REQUIREMENT: Search the data for the word "joints". Reproduce every line where it is found.
-*-
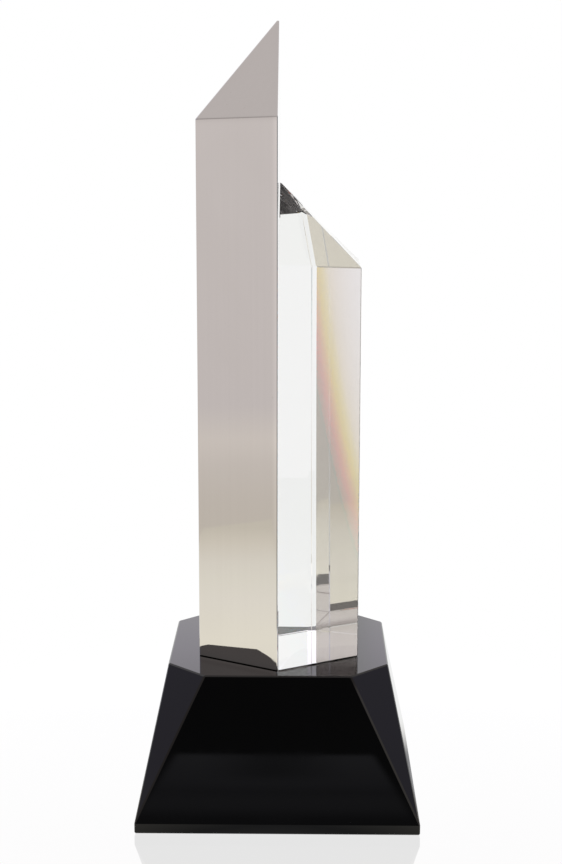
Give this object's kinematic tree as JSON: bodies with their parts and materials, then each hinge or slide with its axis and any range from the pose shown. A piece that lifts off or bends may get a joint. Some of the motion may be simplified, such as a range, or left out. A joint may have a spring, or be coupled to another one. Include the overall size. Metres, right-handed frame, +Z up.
{
  "type": "crystal award",
  "caption": "Split hexagonal column award: tall mirror-metal half and shorter clear crystal half on a black crystal block with sloping sides.",
  "frame": {"origin": "centre of the foot pad's underside, on the table", "axes": "+Z up along the column's axis, -Y the front that one column edge faces, +X from the metal half to the crystal half"},
  "size_m": [0.108, 0.108, 0.3022],
  "materials": {
    "mirror_metal": "mirror polished, bright plated, buffed edges",
    "clear_crystal": "optically clear, polished facets",
    "black_crystal": "opaque black, polished facets",
    "grey_adhesive": "cured adhesive",
    "clear_adhesive": "cured clear adhesive",
    "black_steel": "black oxide",
    "zinc_steel": "zinc plated",
    "white_nylon": "moulded",
    "black_foam": "matt foam sheet"
  },
  "bodies": {
    "root": {"metal_tower": "mirror_metal", "crystal_tower": "clear_crystal", "black_base": "black_crystal", "metal_bond": "grey_adhesive", "crystal_bond": "clear_adhesive", "tower_screw": "black_steel", "lock_washer": "zinc_steel", "flat_washer": "zinc_steel", "cushion_washer": "white_nylon", "foot_pad": "black_foam"}
  },
  "joints": []
}
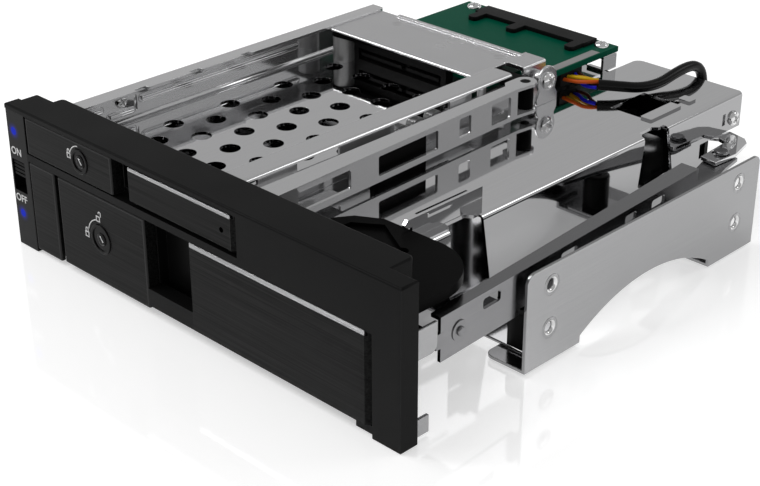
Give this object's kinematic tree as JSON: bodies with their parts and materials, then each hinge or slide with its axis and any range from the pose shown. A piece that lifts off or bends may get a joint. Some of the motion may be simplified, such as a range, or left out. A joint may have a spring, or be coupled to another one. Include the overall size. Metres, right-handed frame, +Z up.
{
  "type": "drive mounting frame",
  "caption": "Drive bay frame with a folded steel body and a black face; two locking doors pull linked levers that push a narrow drive and a wide drive out.",
  "frame": {"origin": "centre of the underside of the bounding box", "axes": "+X right seen from the front, +Y from the face to the rear, +Z up"},
  "size_m": [0.1484, 0.1786, 0.042],
  "materials": {
    "board_green": "green solder mask",
    "carrier_black": "moulded black",
    "connector_black": "moulded black",
    "cover_black": "smooth black",
    "cover_grey": "satin grey",
    "face_black": "fine brushed black",
    "led_blue": "clear blue",
    "lever_black": "moulded black",
    "lock_metal": "plated metal",
    "pin_steel": "turned steel",
    "post_rubber": "black rubber",
    "screw_steel": "nickel plated",
    "sheet_steel": "polished steel sheet",
    "sleeve_black": "flexible black sleeve",
    "strip_smoke": "dark smoked gloss",
    "switch_black": "moulded dark grey",
    "trim_silver": "brushed aluminium",
    "wire_colours": "insulation in several colours"
  },
  "bodies": {
    "frame": {"backplane35_board": "board_green", "backplane_cover": "cover_grey", "bar_guide": "lever_black", "base_tray": "sheet_steel", "bay_plate": "sheet_steel", "bearing_rollers": "pin_steel", "bezel_bracket_left": "sheet_steel", "bezel_bracket_right": "sheet_steel", "bezel_frame": "face_black", "board_brackets": "sheet_steel", "board_header": "connector_black", "board_legs": "sheet_steel", "board_screws": "screw_steel", "cable_plug": "connector_black", "cable_sleeve": "sleeve_black", "cage25_left_wall": "sheet_steel", "cage25_right_wall": "sheet_steel", "door25_hinge_pin": "pin_steel", "door35_hinge_pin": "pin_steel", "hinge_cover": "cover_black", "indicator_board": "board_green", "indicator_strip": "strip_smoke", "led_lenses": "led_blue", "lever25_post": "pin_steel", "lever35_post": "pin_steel", "link_plate": "sheet_steel", "link_screw": "screw_steel", "main_board": "board_green", "plate_tabs": "sheet_steel", "rear_bracket": "sheet_steel", "sata25_connector": "connector_black", "sata35_connector": "connector_black", "side_bracket_left": "sheet_steel", "side_bracket_right": "sheet_steel", "side_panel": "face_black", "spacer_posts_left": "post_rubber", "spacer_posts_right": "post_rubber", "switch_housing": "switch_black", "wall_screw": "screw_steel", "wire_plug": "connector_black", "wires": "wire_colours"},
    "door25": {"door25_carrier": "carrier_black", "door25_block": "face_black", "door25_flap": "face_black", "door25_trim": "trim_silver", "door25_lock_ring": "trim_silver"},
    "lock25": {"door25_lock": "lock_metal"},
    "door35": {"door35_carrier": "carrier_black", "door35_block": "face_black", "door35_flap": "face_black", "door35_trim": "trim_silver", "door35_lock_ring": "trim_silver"},
    "lock35": {"door35_lock": "lock_metal"},
    "switch": {"power_switch": "switch_black"},
    "slider": {"slider_bar": "sheet_steel"},
    "lever25": {"ejector_lever25": "lever_black"},
    "rod": {"pull_rod": "sheet_steel", "rod_plate": "sheet_steel"},
    "lever35": {"ejector_lever35": "sheet_steel"}
  },
  "joints": [
    {"name": "door25_hinge", "type": "hinge", "parent": "frame", "child": "door25", "pos_m": [0.017, -0.08641, 0.035], "axis": [0, 0, 1], "range_deg": [0, 90]},
    {"name": "lock25_turn", "type": "hinge", "parent": "door25", "child": "lock25", "pos_m": [-0.041, -0.08901, 0.035], "axis": [0, 1, 0], "range_deg": [0, 90]},
    {"name": "door35_hinge", "type": "hinge", "parent": "frame", "child": "door35", "pos_m": [0.0619, -0.08601, 0.014], "axis": [0, 0, 1], "range_deg": [0, 90]},
    {"name": "lock35_turn", "type": "hinge", "parent": "door35", "child": "lock35", "pos_m": [-0.0344, -0.08901, 0.0149], "axis": [0, 1, 0], "range_deg": [0, 90]},
    {"name": "switch_slide", "type": "slide", "parent": "frame", "child": "switch", "axis": [0, 0, -1], "range_m": [0, 0.0042]},
    {"name": "slider_slide", "type": "slide", "parent": "frame", "child": "slider", "axis": [0, -1, 0], "range_m": [0, 0.007]},
    {"name": "lever25_turn", "type": "hinge", "parent": "frame", "child": "lever25", "pos_m": [-0.0565, 0.02129, 0.038], "axis": [0, 0, -1], "range_deg": [0, 5.77]},
    {"name": "rod_slide", "type": "slide", "parent": "frame", "child": "rod", "axis": [0, -1, 0], "range_m": [0, 0.007]},
    {"name": "lever35_turn", "type": "hinge", "parent": "frame", "child": "lever35", "pos_m": [-0.05, 0.07079, 0.018], "axis": [0, 0, -1], "range_deg": [0, 3.86]}
  ],
  "couplings": [
    {"joint": "slider_slide", "follows": "door25_hinge", "m_per_rad": 0.0044563},
    {"joint": "lever25_turn", "follows": "door25_hinge", "ratio": 0.064158},
    {"joint": "rod_slide", "follows": "door35_hinge", "m_per_rad": 0.0044563},
    {"joint": "lever35_turn", "follows": "door35_hinge", "ratio": 0.04286}
  ]
}
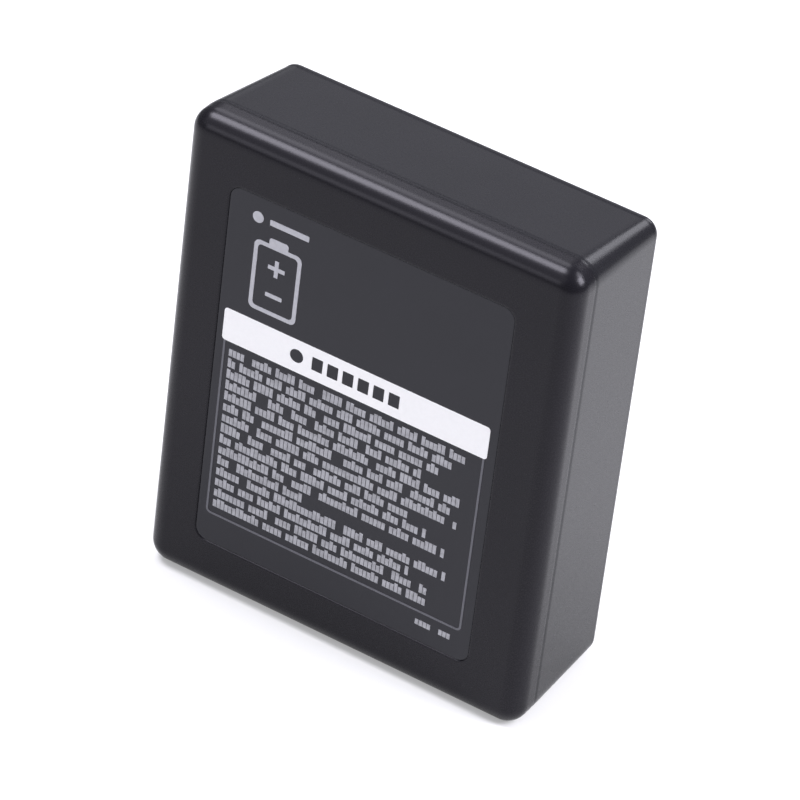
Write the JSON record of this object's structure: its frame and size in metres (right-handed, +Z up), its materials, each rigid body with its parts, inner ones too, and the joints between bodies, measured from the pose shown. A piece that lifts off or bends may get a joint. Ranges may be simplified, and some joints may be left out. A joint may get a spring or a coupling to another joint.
{
  "type": "printer battery",
  "caption": "Slim black rechargeable battery pack for a portable printer, with rolled front edges, a fine side seam and a printed label.",
  "frame": {"origin": "middle of the bottom end's outline, on the surface that the pack stands on", "axes": "+X to the right across the label face, +Y from the label face to the back, +Z up along the pack's length"},
  "size_m": [0.06, 0.023, 0.0739],
  "materials": {
    "case_black": "fine moulded grain, satin",
    "case_black_rear": "fine moulded grain, satin",
    "label_film": "dark satin film",
    "label_white": "white ink",
    "label_grey": "grey ink",
    "cell_can": "nickel plated steel",
    "cell_sleeve": "shrunk film",
    "fibre_ring": "pressed paper",
    "nickel_strip": "rolled nickel",
    "red_insulation": "smooth insulation",
    "yellow_insulation": "smooth insulation",
    "insulating_paper": "smooth pressed paper",
    "board_laminate": "solder mask",
    "gold_plate": "bright plated",
    "chip_resin": "moulded resin",
    "chip_ceramic": "fired ceramic",
    "sensor_resin": "dipped resin",
    "mounting_tape": "thin adhesive tape",
    "foam_pad": "fine open foam"
  },
  "bodies": {
    "root": {"front_cover": "case_black", "rear_case": "case_black_rear", "label_film": "label_film", "label_band": "label_white", "label_print": "label_grey", "cell_1": "cell_can", "cell_2": "cell_can", "cell_3": "cell_can", "sleeve_1": "cell_sleeve", "sleeve_2": "cell_sleeve", "sleeve_3": "cell_sleeve", "ring_1": "fibre_ring", "ring_2": "fibre_ring", "ring_3": "fibre_ring", "top_link_strip": "nickel_strip", "bottom_link_strip": "nickel_strip", "positive_tab": "nickel_strip", "negative_tab": "nickel_strip", "positive_lead": "red_insulation", "sense_lead": "yellow_insulation", "top_end_paper": "insulating_paper", "bottom_end_paper": "insulating_paper", "circuit_board": "board_laminate", "contact_pads": "gold_plate", "power_switches": "chip_resin", "gauge_chip": "chip_resin", "current_shunt": "chip_resin", "small_parts": "chip_ceramic", "thermistor": "sensor_resin", "cell_tape": "mounting_tape", "front_foam": "foam_pad"}
  },
  "joints": []
}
-*-
THE SOLUTION:
  "joints": []
  "joints": [
Write the JSON record of this object's structure: its frame and size in metres (right-handed, +Z up), its materials, each rigid body with its parts, inner ones too, and the joints between bodies, measured from the pose shown. A piece that lifts off or bends may get a joint. Ranges may be simplified, and some joints may be left out. A joint may get a spring or a coupling to another joint.
  "joints": []